All Things Wireless & Letterpress

All Things Wireless & Letterpress

Sunday, December 28, 2014

Catching Up!

Wow, it's been an eventful year! 

During the Holiday Season, the Letterpress Activity begins to slow down, with the last set of Christmas Cards going out to an Arch Diocese up in Virginia Beach.  Apart from a few purchases from our Etsy Shop, and one Christmas Indie Market show in DeLand, Florida (up the road) - we decided to take a bit of a Letterpress break.  But Nature abhors a vacuum!  So, what fills this vacuum?

Why . . . Boatanchors, of course!

Now, just a little back story here: I once had the kind of Ham Shack that many folks would have drooled over.  I had the Hallicrafter rigs, I had the National rigs, I had the Johnson rigs, I had the military Command sets, the Antennas, the B&W test equipment, the O-scopes, GDOs, SGs, Tektronics this, HP that, over thirty five years worth of Antique Wireless restoration.

. . . yeah, and we still didn't get to the V-500 Viking, museum quality HRO-5, and an FM commercial Transmitter!  But I sold all of this for an even nearer and dearer avocation become vocation: Letterpress!

All this stuff had to go.  It took about three months.  The proceeds went into a very nice 1936 8x12 Chandler and Price New Series platen job press, paper cutter, type, inks, papers, later a Pearl treadle press, a hand fed Kluge, a power stitcher . . . and all this space became filled - and remains filled - with Letterpress and Bookbinding apparatii.

And so it was since 2007.  I went from being WD4NKA to Paper Wren Press. 

Well, I never ceased to be WD4NKA, but the 15 foot by 11 foot room ceased to be dedicated to WD4NKA. 

Then, in December of 2013, my son in law's father, Steve, offered to me his FT-101EE, for a nice price.  He thought I might enjoy using my license, and, well . . . he understood, once a Ham, always a Ham.  And then, a fellow from Church, Ron, gave me HIS station.  Part of it is the cover photo for this blog, that cute little Kenwood (which I have since sold, in order to purchase that FT-101EE!)  Along with this acquisition came a Drake TR-3, in dire need of refurbishing.

Soon, the back wall of my Print Shop became Radio Active again.

There ya go.  Little FT-101 . . . Little Dentron MT3000a . . . a couple keys, a nice Astatic Mic, a fairly hard to find low impedance set of headsets dating back to the Korean War . . . nice little corner.

And then comes the 2014 Holiday Slow Down. 

Courtesy Bry, AF4K, I suddenly become the proud owner of a transmitter built by a guy named Faust.  Faust Gonset.  A GSB-100.
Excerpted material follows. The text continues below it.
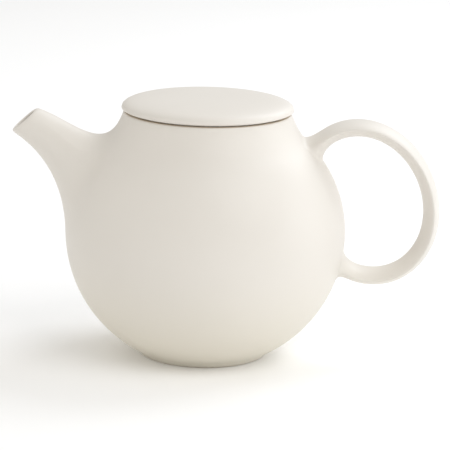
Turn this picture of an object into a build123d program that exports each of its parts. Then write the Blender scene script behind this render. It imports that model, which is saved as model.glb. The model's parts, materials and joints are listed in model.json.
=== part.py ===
"""Round porcelain teapot with a ring handle, a low domed lid and a lift-out steel mesh infuser.

Millimetres, +Z up. The origin is the centre of the foot ring, on the table.
The spout points along -X and the handle along +X; XZ is the plane of symmetry.
The pot is made of four clay parts luted together: bowl, shoulder, spout and handle.
The infuser hangs by its flange on the rim, and the lid rests on that flange.
"""

import os
from math import asin, cos, degrees, exp, radians, sin

from build123d import *

# ---------------------------------------------------------------- driving dimensions
# body: the outer profile is a lower arc, an upper arc and a concave neck arc, all tangent
BELLY_RADIUS = 59.1  # largest outer radius
BELLY_HEIGHT = 53.2  # height of that radius above the table
LOWER_ARC = 57.5  # profile radius below the belly
UPPER_ARC = 52.1  # profile radius above the belly
NECK_ANGLE = 45.0  # where the upper arc turns into the neck, in degrees above the belly
RIM_RADIUS = 35.5  # outside of the rim
RIM_HEIGHT = 104.4
RIM_ROUND = 0.8
WALL = 3.6
MOUTH_RADIUS = 31.2  # the bore that the infuser drops through
MOUTH_DEPTH = 4.0
FOOT_RADIUS = 26.6
FOOT_WIDTH = 3.8
FOOT_HEIGHT = 2.2
FLOOR_HEIGHT = 6.6  # top of the pot's floor

# spout: two curves in the plane of symmetry, each from the pouring lip down into the body
SPOUT_UNDER = [(-81.4, 94.0), (-76.7, 89.6), (-60.1, 83.2), (-58.2, 50.0)]
SPOUT_OVER = [(-70.8, 103.7), (-57.0, 99.4), (-45.8, 86.2), (-36.2, 99.9)]
SPOUT_LIP_WIDTH = 13.5  # across, at the lip
SPOUT_ROOT_WIDTH = 35.0  # across, inside the body
SPOUT_SPREAD = 2.2  # how late the width grows from lip to root
SPOUT_STATIONS = 10
SPOUT_LIP_WALL = 1.8
BORE_STATIONS = 8  # the bore follows this many of the stations, then turns into the body
BORE_ROOT = (-38.0, 68.0, 35.0)  # middle of the bore's inner end, and its tilt in degrees
BORE_ROOT_WIDTH = 25.0
BORE_ROOT_HEIGHT = 27.0

# handle: a band of oval section along an upright, slightly leaning oval ring
RING_CENTRE = (67.4, 67.1)
RING_HALF_WIDTH = 26.9
RING_HALF_HEIGHT = 32.5
RING_LEAN = 22.7
RING_START = -154.0  # degrees round the ring, inside the body below
RING_END = 126.0  # and above
BAND_THICKNESS = 6.9
BAND_WIDTH = 18.0
BAND_STATIONS = 19
ROOT_FLARE = 1.6  # extra half thickness where the band meets the body
ROOT_FLARE_LENGTH = 14.0  # measured from the ends of the ring, which are inside the body

# lid
LID_RADIUS = 36.2
LID_THICKNESS = 5.3
LID_EDGE_DROP = 4.7  # from the top of the lid to its widest line
LID_CROWN = 25.1  # how far the flat of the crown reaches
LID_UNDER_RADIUS = 35.1
SKIRT_RADIUS = 28.4  # the ring under the lid that keeps it centred
SKIRT_WALL = 3.4
SKIRT_DEPTH = 7.4
LID_RECESS = 1.0  # the underside inside the skirt, above the lid's seat

# infuser: flanged collar, woven mesh wall and base, rings that hold them
FLANGE_RADIUS = 34.0
FLANGE_THICKNESS = 0.8
COLLAR_RADIUS = 30.6
COLLAR_SHEET = 0.6
COLLAR_DEPTH = 14.4
MESH_THICKNESS = 0.45
MESH_LAP = 8.0  # how far the mesh reaches up inside the collar
BAND_SHEET = 0.4
FIT_GAP = 0.05  # between pieces that are spot welded or crimped
INFUSER_BOTTOM = 36.0
BASE_RING_HEIGHT = 7.0
BASE_LIP_WIDTH = 5.0
SEAM_WIDTH = 5.0
SEAM_THICKNESS = 0.3

# ---------------------------------------------------------------- worked out from those
lower_centre = (BELLY_RADIUS - LOWER_ARC, BELLY_HEIGHT)
upper_centre = (BELLY_RADIUS - UPPER_ARC, BELLY_HEIGHT)
seat_height = RIM_HEIGHT + FLANGE_THICKNESS
collar_bore = COLLAR_RADIUS - COLLAR_SHEET
collar_foot = seat_height - COLLAR_DEPTH
mesh_radius = collar_bore - FIT_GAP
mesh_bore = mesh_radius - MESH_THICKNESS
mesh_top = collar_foot + MESH_LAP
base_ring_bore = mesh_radius + FIT_GAP
base_ring_top = INFUSER_BOTTOM + BASE_RING_HEIGHT


def angle_below_belly(radius, height):
    """Degrees below the belly at which a profile arc of this radius passes a height."""
    return degrees(asin((BELLY_HEIGHT - height) / radius))


def spout_station(share, wall):
    """Plane, half width and half height of the spout's section, from lip (0) to root (1)."""
    under = spout_under @ share
    over = spout_over @ share
    half_width = (SPOUT_LIP_WIDTH + (SPOUT_ROOT_WIDTH - SPOUT_LIP_WIDTH) * share**SPOUT_SPREAD) / 2
    across = Vector(0, 1, 0)
    plane = Plane(origin=(under + over) / 2, x_dir=across, z_dir=across.cross(over - under))
    return plane, half_width - wall, (over - under).length / 2 - wall


def ring_profile(inside, outside, bottom, top):
    """Rectangle on the XZ plane that revolves into a ring or a sleeve."""
    with Locations(((inside + outside) / 2, (bottom + top) / 2)):
        Rectangle(outside - inside, top - bottom)


# ---------------------------------------------------------------- the body's solid outside, and its hollow
with BuildPart() as body_outside:
    with BuildSketch(Plane.XZ) as outer_profile:
        with BuildLine() as outer_line:
            foot_angle = angle_below_belly(LOWER_ARC, FOOT_HEIGHT)
            belly_low = CenterArc(lower_centre, LOWER_ARC, -foot_angle, foot_angle)
            belly_high = CenterArc(upper_centre, UPPER_ARC, 0, NECK_ANGLE)
            neck = TangentArc(belly_high @ 1, (RIM_RADIUS, RIM_HEIGHT), tangent=belly_high % 1)
            Polyline(neck @ 1, (0, RIM_HEIGHT), (0, 0), (FOOT_RADIUS, 0), belly_low @ 0)
        make_face()
    revolve(axis=Axis.Z)

with BuildPart() as body_hollow:
    with BuildSketch(Plane.XZ) as inner_profile:
        with BuildLine() as inner_line:
            floor_angle = angle_below_belly(LOWER_ARC - WALL, FLOOR_HEIGHT)
            low = CenterArc(lower_centre, LOWER_ARC - WALL, -floor_angle, floor_angle)
            high = CenterArc(upper_centre, UPPER_ARC - WALL, 0, NECK_ANGLE)
            throat = TangentArc(high @ 1, (MOUTH_RADIUS, RIM_HEIGHT - MOUTH_DEPTH), tangent=high % 1)
            Polyline(throat @ 1, (MOUTH_RADIUS, RIM_HEIGHT), (0, RIM_HEIGHT), (0, FLOOR_HEIGHT), low @ 0)
        make_face()
    revolve(axis=Axis.Z)

# ---------------------------------------------------------------- spout
with BuildLine(Plane.XZ) as spout_curves:
    spout_under = Bezier(*SPOUT_UNDER)
    spout_over = Bezier(*SPOUT_OVER)

with BuildPart() as spout_bore:
    for station in range(BORE_STATIONS):
        share = station / (SPOUT_STATIONS - 1)
        section, half_width, half_height = spout_station(share, SPOUT_LIP_WALL + (WALL - SPOUT_LIP_WALL) * share)
        with BuildSketch(section):
            Ellipse(half_width, half_height)
    root_up = Vector(sin(radians(BORE_ROOT[2])), 0, cos(radians(BORE_ROOT[2])))
    root_across = Vector(0, 1, 0)
    with BuildSketch(Plane((BORE_ROOT[0], 0, BORE_ROOT[1]), x_dir=root_across, z_dir=root_across.cross(root_up))):
        Ellipse(BORE_ROOT_WIDTH / 2, BORE_ROOT_HEIGHT / 2)
    loft()

with BuildPart() as spout:
    for station in range(SPOUT_STATIONS):
        section, half_width, half_height = spout_station(station / (SPOUT_STATIONS - 1), 0)
        with BuildSketch(section):
            Ellipse(half_width, half_height)
    loft()
    add(body_outside.part, mode=Mode.SUBTRACT)
    add(spout_bore.part, mode=Mode.SUBTRACT)
spout.part.label = "spout"

# ---------------------------------------------------------------- body, made as a bowl and a shoulder
with BuildPart() as body:
    add(body_outside.part)
    add(body_hollow.part, mode=Mode.SUBTRACT)
    add(spout_bore.part, mode=Mode.SUBTRACT)
    with BuildSketch(Plane.XY):
        Circle(FOOT_RADIUS - FOOT_WIDTH)
    extrude(amount=FOOT_HEIGHT, mode=Mode.SUBTRACT)
    rim_edges = body.edges().filter_by(GeomType.CIRCLE).group_by(Axis.Z)[-1]
    fillet(rim_edges.sort_by(SortBy.RADIUS)[-1], RIM_ROUND)

with BuildPart() as pot_bowl:
    add(body.part)
    split(bisect_by=Plane.XY.offset(BELLY_HEIGHT), keep=Keep.BOTTOM)
pot_bowl.part.label = "pot_bowl"

with BuildPart() as pot_shoulder:
    add(body.part)
    split(bisect_by=Plane.XY.offset(BELLY_HEIGHT), keep=Keep.TOP)
pot_shoulder.part.label = "pot_shoulder"

# ---------------------------------------------------------------- handle
with BuildLine(Plane.XZ) as ring_line:
    ring = EllipticalCenterArc(
        RING_CENTRE,
        RING_HALF_WIDTH,
        RING_HALF_HEIGHT,
        start_angle=RING_START,
        arc_size=RING_END - RING_START,
        rotation=RING_LEAN,
    )

with BuildPart() as handle:
    for station in range(BAND_STATIONS):
        share = station / (BAND_STATIONS - 1)
        from_end = min(share, 1 - share) * ring.length
        flare = ROOT_FLARE * exp(-((from_end / ROOT_FLARE_LENGTH) ** 4))
        with BuildSketch(Plane(origin=ring @ share, x_dir=(0, 1, 0), z_dir=ring % share)):
            Ellipse(BAND_WIDTH / 2 + flare, BAND_THICKNESS / 2 + flare)
    loft()
    add(body_outside.part, mode=Mode.SUBTRACT)
handle.part.label = "handle"

# ---------------------------------------------------------------- lid
with BuildPart() as lid:
    lid_top = seat_height + LID_THICKNESS
    widest = lid_top - LID_EDGE_DROP
    with BuildSketch(Plane.XZ) as lid_profile:
        with BuildLine() as lid_line:
            edge_top = (LID_RADIUS, lid_top - LID_EDGE_DROP / 6)
            Bezier((0, lid_top), (LID_CROWN, lid_top), edge_top, (LID_RADIUS, widest))
            Bezier((LID_RADIUS, widest), (LID_RADIUS, seat_height), (LID_UNDER_RADIUS, seat_height))
            Polyline(
                (LID_UNDER_RADIUS, seat_height),
                (SKIRT_RADIUS, seat_height),
                (SKIRT_RADIUS, seat_height - SKIRT_DEPTH),
                (SKIRT_RADIUS - SKIRT_WALL, seat_height - SKIRT_DEPTH),
                (SKIRT_RADIUS - SKIRT_WALL, seat_height + LID_RECESS),
                (0, seat_height + LID_RECESS),
                (0, lid_top),
            )
        make_face()
    revolve(axis=Axis.Z)
    fillet(lid.edges().group_by(Axis.Z)[0], SKIRT_WALL * 0.35)
lid.part.label = "lid"

# ---------------------------------------------------------------- infuser
with BuildPart() as infuser_collar:
    with BuildSketch(Plane.XZ):
        ring_profile(collar_bore, COLLAR_RADIUS, collar_foot, seat_height)
        ring_profile(collar_bore, FLANGE_RADIUS, RIM_HEIGHT, seat_height)
    revolve(axis=Axis.Z)
    flange_edges = infuser_collar.edges().filter_by(GeomType.CIRCLE).group_by(Axis.Z)[-1]
    fillet(flange_edges.sort_by(SortBy.RADIUS)[0], COLLAR_SHEET * 0.9)
infuser_collar.part.label = "infuser_collar"

with BuildPart() as infuser_mesh_wall:
    with BuildSketch(Plane.XZ):
        ring_profile(mesh_bore, mesh_radius, INFUSER_BOTTOM + BAND_SHEET + FIT_GAP, mesh_top)
    revolve(axis=Axis.Z)
infuser_mesh_wall.part.label = "infuser_mesh_wall"

with BuildPart() as infuser_clamp_band:
    with BuildSketch(Plane.XZ):
        ring_profile(mesh_bore - FIT_GAP - BAND_SHEET, mesh_bore - FIT_GAP, collar_foot, mesh_top)
    revolve(axis=Axis.Z)
infuser_clamp_band.part.label = "infuser_clamp_band"

with BuildPart() as infuser_base_ring:
    ring_outside = base_ring_bore + BAND_SHEET
    with BuildSketch(Plane.XZ):
        ring_profile(base_ring_bore, ring_outside, INFUSER_BOTTOM, base_ring_top)
        ring_profile(mesh_bore - BASE_LIP_WIDTH, ring_outside, INFUSER_BOTTOM, INFUSER_BOTTOM + BAND_SHEET)
    revolve(axis=Axis.Z)
infuser_base_ring.part.label = "infuser_base_ring"

with BuildPart() as infuser_base_mesh:
    with BuildSketch(Plane.XY.offset(INFUSER_BOTTOM + BAND_SHEET + FIT_GAP)):
        Circle(mesh_bore - FIT_GAP)
    extrude(amount=MESH_THICKNESS)
infuser_base_mesh.part.label = "infuser_base_mesh"

with BuildPart() as infuser_seam_strip:
    strip_bore = mesh_radius + FIT_GAP
    with BuildSketch(Plane.XZ):
        ring_profile(strip_bore, strip_bore + SEAM_THICKNESS, base_ring_top + FIT_GAP, collar_foot - FIT_GAP)
    revolve(axis=Axis.Z, revolution_arc=degrees(SEAM_WIDTH / strip_bore))
infuser_seam_strip.part.label = "infuser_seam_strip"

# ---------------------------------------------------------------- write the pieces
pieces = [
    pot_bowl,
    pot_shoulder,
    spout,
    handle,
    lid,
    infuser_collar,
    infuser_mesh_wall,
    infuser_clamp_band,
    infuser_base_ring,
    infuser_base_mesh,
    infuser_seam_strip,
]
os.makedirs("parts", exist_ok=True)
for piece in pieces:
    export_step(piece.part, f"parts/{piece.part.label}.step")
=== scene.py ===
"""The looks of a porcelain teapot with a lift-out steel infuser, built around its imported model.

Sizes are in millimetres and become metres when a mesh is written. +Z is up, the spout points
along -X and the handle along +X, and the origin is the centre of the foot ring on the table.
"""

import json
import math

import bmesh
import bpy
import numpy as np
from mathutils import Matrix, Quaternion, Vector


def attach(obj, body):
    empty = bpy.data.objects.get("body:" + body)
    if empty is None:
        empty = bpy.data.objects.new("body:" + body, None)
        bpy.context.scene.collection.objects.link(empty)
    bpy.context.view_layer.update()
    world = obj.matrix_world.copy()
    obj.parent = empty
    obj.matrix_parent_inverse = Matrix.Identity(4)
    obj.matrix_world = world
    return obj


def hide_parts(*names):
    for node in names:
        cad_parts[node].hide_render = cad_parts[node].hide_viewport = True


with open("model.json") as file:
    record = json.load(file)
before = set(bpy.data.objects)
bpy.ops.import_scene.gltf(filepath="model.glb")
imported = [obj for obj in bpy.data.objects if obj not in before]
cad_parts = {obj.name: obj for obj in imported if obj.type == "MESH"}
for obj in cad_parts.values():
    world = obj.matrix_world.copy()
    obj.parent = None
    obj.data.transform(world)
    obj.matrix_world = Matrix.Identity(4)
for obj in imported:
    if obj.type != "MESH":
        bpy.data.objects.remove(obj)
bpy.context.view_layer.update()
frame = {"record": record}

MM = 0.001
COLUMNS = 180  # faces round everything that is turned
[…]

Gee.  You know, I took secret pleasure in finding this under my shop composing table, where the marble "imposing stone" lie.  The Gonset GSB-100 is a multimode transmitter dating to the middle 1950s.  It is about twenty three inches deep, nineteen inches wide, and about fourteen inches tall, weighing in at about seventy pounds.  It seems to be relatively clean.  Welcome to Paper Wren Press, "Faust"!  ( I love that name.  Faust.  Maybe my daughter can name her first kid Faust.  I'll text her and ask . . . )

I had a pair of new 4-400z amplifier tubes.  If you don't know what those are, take heart.  Until I had them, I didn't know either.  And since I stood very little chance of finding a transformer and tuning caps to handle 'em, I sold them.  Again, courtesy the resources of AF4K (and former owner Ronnie Hull), the proceeds from the sale of those two tubes brought this into my Print Shop:

I always wanted a big ol' receiver that had something like quality going for it, and even more important, symmetry.  I am, after all, a design artist.  The appearance of my radios are just as important as their function, if not more!  I once had a National NC-303 and a 300.  Wonderful receivers, but I could not get my mind around their avante guard asymmetrical front panels that were the rage in industrial design by the Year of our Lord 1960.  I grew up on Hammarlunds and RMEs.  Mine was a world of black wrinkle finish and meticulously measured out front panels.  Maybe I'm old fashioned - ya think?  But I really need symmetry in my life.  These big Hammarlunds have that.  Behold: my newly acquired HQ-170.

And so it follows: that little desk won't carry these nineteen inch by twenty inch by fourteen inch beasties!  A new operating table is in order!

And this is tomorrow's task.

So, this is the view from the top, at the Paper Wren, WD4NKA.  Old Time Printing . . . and Old Time Radio!  

And, you know?  He who forgets the past - forfeits the future!